(Aim) Pick out each line containing the string "hinge".

───── Entries shown ─────

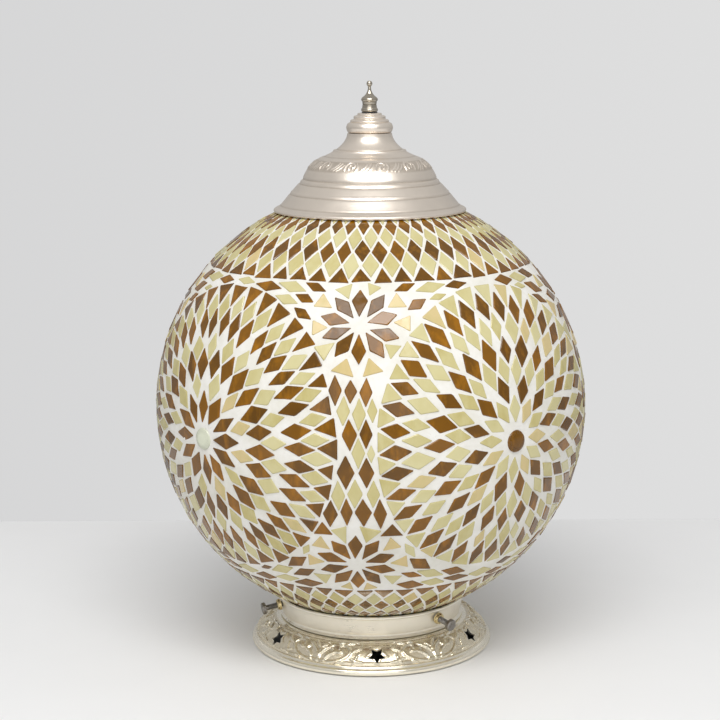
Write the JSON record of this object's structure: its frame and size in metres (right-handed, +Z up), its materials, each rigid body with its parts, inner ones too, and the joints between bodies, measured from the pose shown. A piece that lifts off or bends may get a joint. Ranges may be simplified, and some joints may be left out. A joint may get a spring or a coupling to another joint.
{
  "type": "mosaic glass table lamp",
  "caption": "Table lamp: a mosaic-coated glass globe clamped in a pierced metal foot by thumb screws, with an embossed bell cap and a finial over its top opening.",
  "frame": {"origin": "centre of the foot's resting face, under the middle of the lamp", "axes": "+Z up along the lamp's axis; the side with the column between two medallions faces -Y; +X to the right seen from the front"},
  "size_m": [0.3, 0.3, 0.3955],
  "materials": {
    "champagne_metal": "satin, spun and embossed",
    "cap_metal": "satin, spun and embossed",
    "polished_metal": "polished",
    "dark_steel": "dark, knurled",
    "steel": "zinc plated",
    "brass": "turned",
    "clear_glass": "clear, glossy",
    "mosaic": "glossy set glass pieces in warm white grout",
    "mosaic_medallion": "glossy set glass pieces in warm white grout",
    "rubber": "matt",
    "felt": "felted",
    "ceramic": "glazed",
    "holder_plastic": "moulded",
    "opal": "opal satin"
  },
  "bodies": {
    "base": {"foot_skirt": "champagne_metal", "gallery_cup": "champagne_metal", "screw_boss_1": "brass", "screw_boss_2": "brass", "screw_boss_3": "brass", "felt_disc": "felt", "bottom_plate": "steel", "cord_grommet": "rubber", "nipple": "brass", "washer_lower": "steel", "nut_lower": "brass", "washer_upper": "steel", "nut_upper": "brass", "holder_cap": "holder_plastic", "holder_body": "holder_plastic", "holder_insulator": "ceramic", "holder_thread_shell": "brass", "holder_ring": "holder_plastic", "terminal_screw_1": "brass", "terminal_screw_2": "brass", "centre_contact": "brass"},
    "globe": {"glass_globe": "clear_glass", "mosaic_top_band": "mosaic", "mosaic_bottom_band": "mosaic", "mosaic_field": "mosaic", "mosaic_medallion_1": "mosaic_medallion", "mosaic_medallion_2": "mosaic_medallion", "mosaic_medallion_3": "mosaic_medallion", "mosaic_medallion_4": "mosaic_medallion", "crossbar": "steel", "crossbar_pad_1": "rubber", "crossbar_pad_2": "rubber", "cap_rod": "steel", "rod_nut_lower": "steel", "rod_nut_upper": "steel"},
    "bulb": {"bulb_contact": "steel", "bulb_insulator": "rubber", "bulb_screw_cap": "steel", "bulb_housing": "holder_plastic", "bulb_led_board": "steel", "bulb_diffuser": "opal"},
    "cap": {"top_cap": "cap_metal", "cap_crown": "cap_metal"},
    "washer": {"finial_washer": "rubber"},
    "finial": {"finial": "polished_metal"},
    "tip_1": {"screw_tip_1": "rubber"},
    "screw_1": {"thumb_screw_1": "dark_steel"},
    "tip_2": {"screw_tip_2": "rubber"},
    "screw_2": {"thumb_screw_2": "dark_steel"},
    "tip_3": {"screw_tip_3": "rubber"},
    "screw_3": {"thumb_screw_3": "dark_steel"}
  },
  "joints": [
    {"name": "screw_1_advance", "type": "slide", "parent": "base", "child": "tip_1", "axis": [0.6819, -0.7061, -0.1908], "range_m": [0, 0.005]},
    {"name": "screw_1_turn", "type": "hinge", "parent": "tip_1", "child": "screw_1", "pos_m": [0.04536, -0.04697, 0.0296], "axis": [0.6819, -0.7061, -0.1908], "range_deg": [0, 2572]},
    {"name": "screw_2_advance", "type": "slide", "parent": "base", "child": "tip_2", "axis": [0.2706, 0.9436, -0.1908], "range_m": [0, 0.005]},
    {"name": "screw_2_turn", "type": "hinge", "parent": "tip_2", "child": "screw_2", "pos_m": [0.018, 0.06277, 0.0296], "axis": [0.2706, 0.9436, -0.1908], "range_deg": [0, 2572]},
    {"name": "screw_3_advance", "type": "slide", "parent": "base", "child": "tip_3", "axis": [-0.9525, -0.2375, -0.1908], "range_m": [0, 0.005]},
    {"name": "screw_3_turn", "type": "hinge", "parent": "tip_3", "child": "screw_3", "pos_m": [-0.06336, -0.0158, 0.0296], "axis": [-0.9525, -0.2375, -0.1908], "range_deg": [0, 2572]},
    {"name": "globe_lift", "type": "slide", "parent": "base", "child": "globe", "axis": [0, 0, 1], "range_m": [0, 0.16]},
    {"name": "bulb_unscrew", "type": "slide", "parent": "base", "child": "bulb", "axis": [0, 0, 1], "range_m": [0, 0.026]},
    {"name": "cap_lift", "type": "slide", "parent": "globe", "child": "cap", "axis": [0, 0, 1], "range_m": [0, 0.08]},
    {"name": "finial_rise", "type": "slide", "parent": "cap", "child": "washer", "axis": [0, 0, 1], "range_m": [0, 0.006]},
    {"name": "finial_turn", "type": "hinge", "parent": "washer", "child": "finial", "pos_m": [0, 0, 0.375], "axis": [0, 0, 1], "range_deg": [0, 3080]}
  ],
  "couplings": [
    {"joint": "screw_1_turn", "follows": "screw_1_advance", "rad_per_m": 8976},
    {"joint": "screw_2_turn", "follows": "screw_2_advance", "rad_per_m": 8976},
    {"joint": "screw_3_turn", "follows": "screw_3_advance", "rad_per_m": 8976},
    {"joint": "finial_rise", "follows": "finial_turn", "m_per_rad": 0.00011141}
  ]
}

─────
───── Entries shown ─────

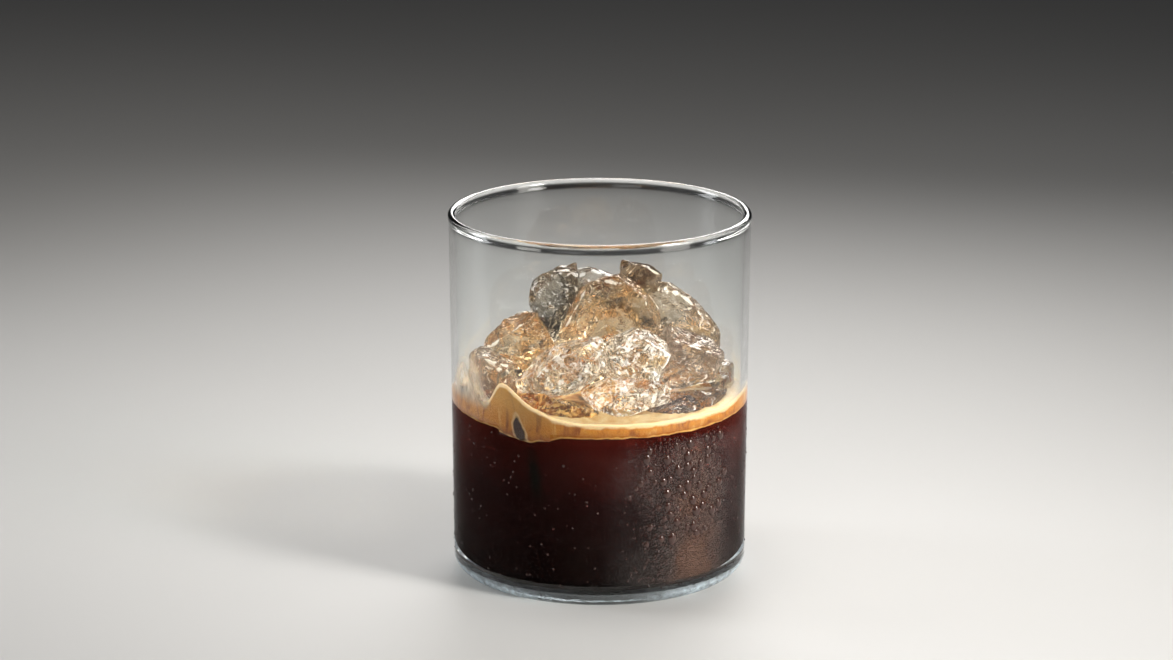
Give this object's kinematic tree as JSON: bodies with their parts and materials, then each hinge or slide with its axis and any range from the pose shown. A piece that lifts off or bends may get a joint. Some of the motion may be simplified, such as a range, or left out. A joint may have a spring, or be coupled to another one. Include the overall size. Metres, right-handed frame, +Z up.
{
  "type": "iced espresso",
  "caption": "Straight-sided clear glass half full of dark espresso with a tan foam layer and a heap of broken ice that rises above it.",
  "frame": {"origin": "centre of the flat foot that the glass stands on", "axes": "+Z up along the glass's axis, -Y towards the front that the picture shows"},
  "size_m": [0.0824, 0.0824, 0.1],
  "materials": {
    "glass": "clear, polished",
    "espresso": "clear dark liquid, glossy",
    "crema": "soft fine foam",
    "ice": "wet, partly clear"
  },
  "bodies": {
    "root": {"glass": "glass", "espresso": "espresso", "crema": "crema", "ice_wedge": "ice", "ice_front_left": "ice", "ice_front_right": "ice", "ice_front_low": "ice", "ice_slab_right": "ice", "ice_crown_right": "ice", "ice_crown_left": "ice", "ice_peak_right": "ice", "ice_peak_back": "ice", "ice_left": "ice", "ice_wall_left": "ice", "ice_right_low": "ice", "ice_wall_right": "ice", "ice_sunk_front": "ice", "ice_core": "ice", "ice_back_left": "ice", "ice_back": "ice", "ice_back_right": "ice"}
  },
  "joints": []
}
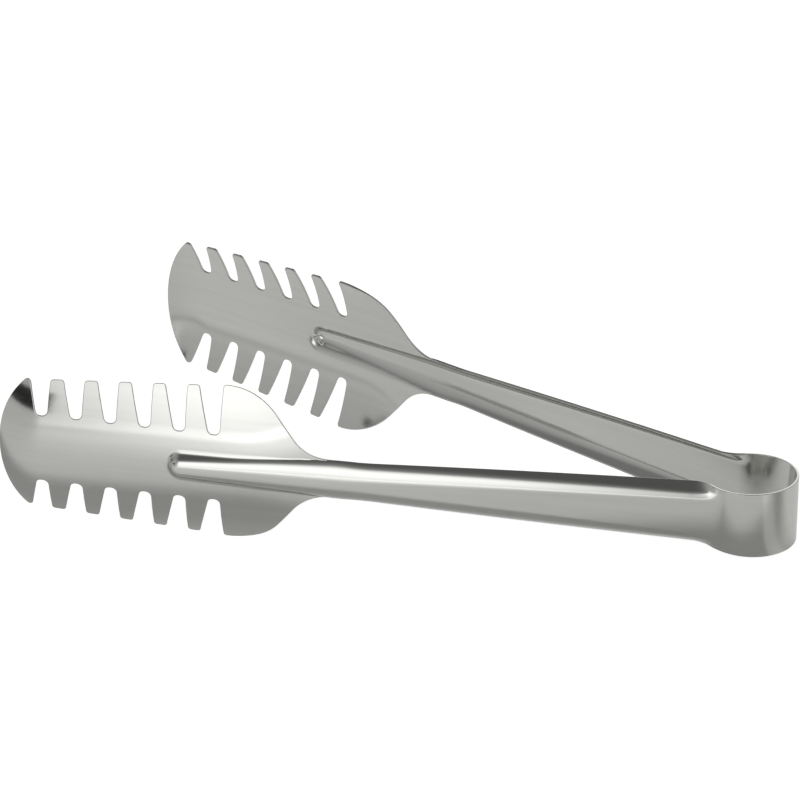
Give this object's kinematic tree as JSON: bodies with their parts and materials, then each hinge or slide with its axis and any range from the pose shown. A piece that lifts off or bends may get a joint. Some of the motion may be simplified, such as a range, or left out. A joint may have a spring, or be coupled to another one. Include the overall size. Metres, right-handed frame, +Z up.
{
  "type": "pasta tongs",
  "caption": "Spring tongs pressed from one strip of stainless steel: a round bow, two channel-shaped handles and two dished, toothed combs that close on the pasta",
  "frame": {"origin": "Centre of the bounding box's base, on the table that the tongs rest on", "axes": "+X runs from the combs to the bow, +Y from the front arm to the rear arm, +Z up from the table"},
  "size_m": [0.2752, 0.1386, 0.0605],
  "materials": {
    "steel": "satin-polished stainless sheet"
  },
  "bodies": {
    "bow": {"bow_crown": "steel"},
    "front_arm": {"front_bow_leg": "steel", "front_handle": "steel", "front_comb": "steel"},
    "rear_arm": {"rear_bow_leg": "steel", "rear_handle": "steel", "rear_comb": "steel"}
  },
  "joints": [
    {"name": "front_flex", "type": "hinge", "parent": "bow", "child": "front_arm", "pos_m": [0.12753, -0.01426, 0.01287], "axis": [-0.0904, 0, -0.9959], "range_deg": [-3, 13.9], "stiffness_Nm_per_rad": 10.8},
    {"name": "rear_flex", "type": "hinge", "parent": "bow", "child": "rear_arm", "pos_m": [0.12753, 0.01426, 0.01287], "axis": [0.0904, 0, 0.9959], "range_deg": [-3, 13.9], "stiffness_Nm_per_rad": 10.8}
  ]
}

─────

(Result)
    {"name": "screw_1_turn", "type": "hinge", "parent": "tip_1", "child": "screw_1", "pos_m": [0.04536, -0.04697, 0.0296], "axis": [0.6819, -0.7061, -0.1908], "range_deg": [0, 2572]},
    {"name": "screw_2_turn", "type": "hinge", "parent": "tip_2", "child": "screw_2", "pos_m": [0.018, 0.06277, 0.0296], "axis": [0.2706, 0.9436, -0.1908], "range_deg": [0, 2572]},
    {"name": "screw_3_turn", "type": "hinge", "parent": "tip_3", "child": "screw_3", "pos_m": [-0.06336, -0.0158, 0.0296], "axis": [-0.9525, -0.2375, -0.1908], "range_deg": [0, 2572]},
    {"name": "finial_turn", "type": "hinge", "parent": "washer", "child": "finial", "pos_m": [0, 0, 0.375], "axis": [0, 0, 1], "range_deg": [0, 3080]}
Give this object's kinematic tree as JSON: bodies with their parts and materials, then each hinge or slide with its axis and any range from the pose shown. A piece that lifts off or bends may get a joint. Some of the motion may be simplified, such as a range, or left out. A joint may have a spring, or be coupled to another one. Include the overall size. Metres, right-handed frame, +Z up.
Give this object's kinematic tree as JSON: bodies with their parts and materials, then each hinge or slide with its axis and any range from the pose shown. A piece that lifts off or bends may get a joint. Some of the motion may be simplified, such as a range, or left out. A joint may have a spring, or be coupled to another one. Include the overall size. Metres, right-handed frame, +Z up.
    {"name": "front_flex", "type": "hinge", "parent": "bow", "child": "front_arm", "pos_m": [0.12753, -0.01426, 0.01287], "axis": [-0.0904, 0, -0.9959], "range_deg": [-3, 13.9], "stiffness_Nm_per_rad": 10.8},
    {"name": "rear_flex", "type": "hinge", "parent": "bow", "child": "rear_arm", "pos_m": [0.12753, 0.01426, 0.01287], "axis": [0.0904, 0, 0.9959], "range_deg": [-3, 13.9], "stiffness_Nm_per_rad": 10.8}